Based in San Anselmo, HOP aims to reduce the need for pesticides and rodenticides by encouraging natural predators through conservation of habitat, nest boxes and education. The group began in 2001 by installing owl boxes in vineyards, hoping to control rodents without using pesticides. The group has expanded efforts to include vineyards in Marin, Sonoma and Napa counties, and several hundred owl boxes have also been placed in suburban neighborhoods. The boxes are effective because they provide otherwise absent living quarters for owls, which must nest in holes or tree cavities that are not always easy to come by.
“We focus on barn owls, because they are not territorial and can easily be attracted to an area,” the program’s director, Alex Godbe, said. “We can easily put up quite a few boxes in a small area to target it.”
Last year, HOP installed six plywood owl boxes outside of the Marin County Civic Center to deal with a rat problem there. Several of the boxes have been occupied by owl families since then, and while some remain vacant, a single owl can eat thousands of rodents a year. Still, Ms.
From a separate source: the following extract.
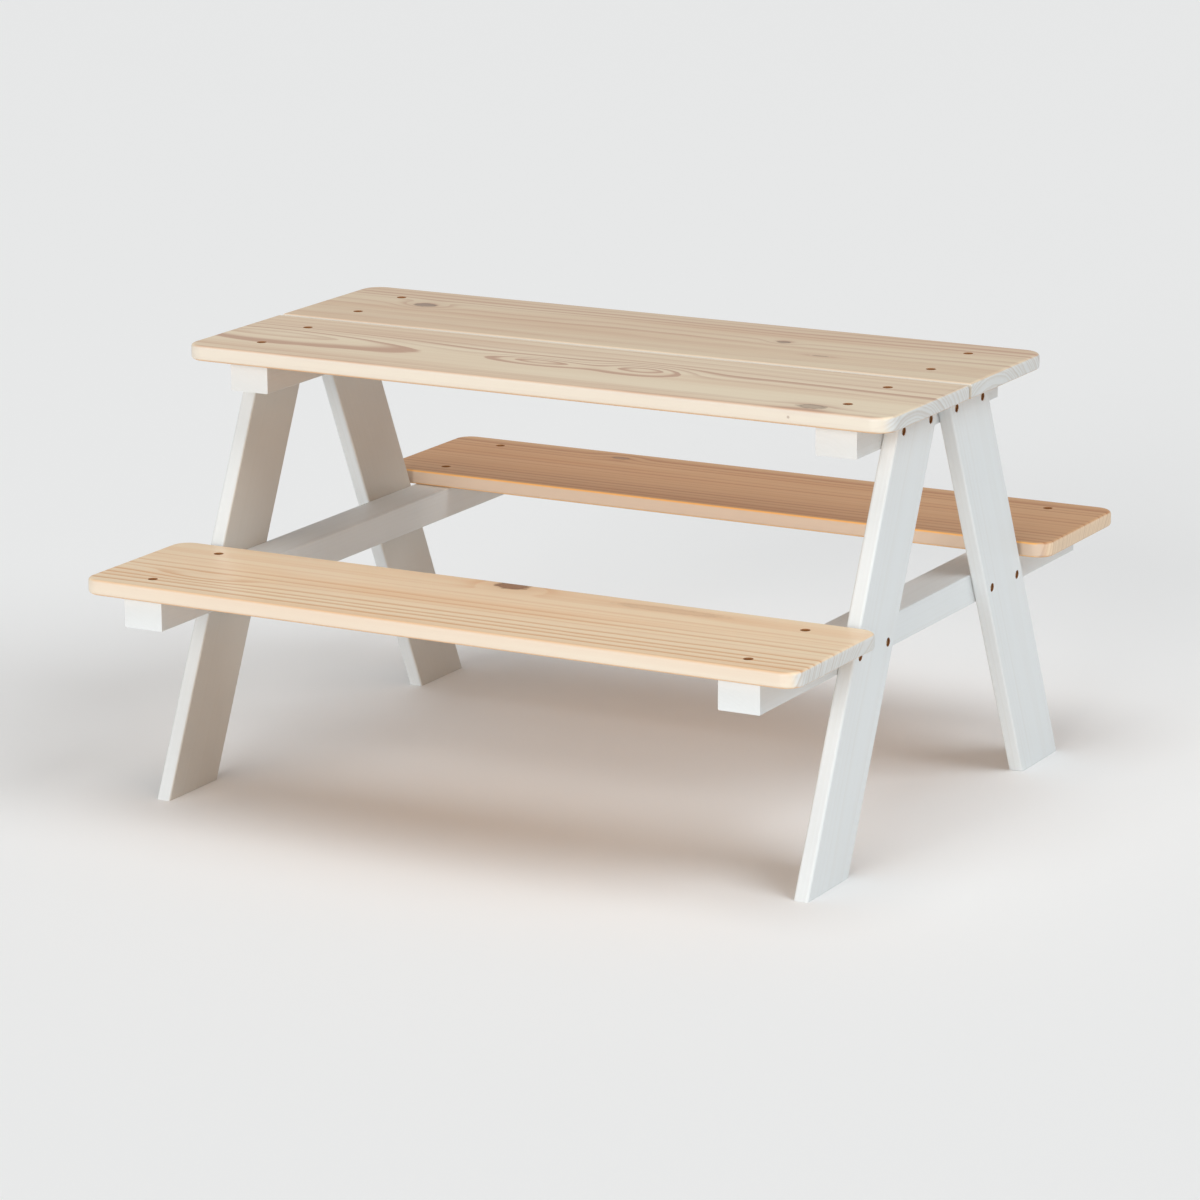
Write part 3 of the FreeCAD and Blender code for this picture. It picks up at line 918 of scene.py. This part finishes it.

Godbe said that while a healthy owl population might be enough to keep rodents out of a mature vineyard, other venues will likely need to use a more integrated approach.
By taking local polls and educating residents, Mr. Buck has so far persuaded two stores in Bolinas, the hardware store and Bolinas Market, as well as the Stinson Beach Market, to stop carrying rodenticide. The county has passed a resolution asking all Marin stores to ban the sale of rodenticides, and Mr. Buck says he supports DFG’s request to reclassify rodenticides as a restricted material.
But over at the Point Reyes Building Supply Center, owner Jim Simon is reluctant to take the product off his shelves without a clear and effective alterative in sight. “There’s no law saying we can’t carry it,” Mr. Simon said. “Tell me something that will work just as well, or come up with a better solution that is proven to work. Otherwise the demand will still be there.”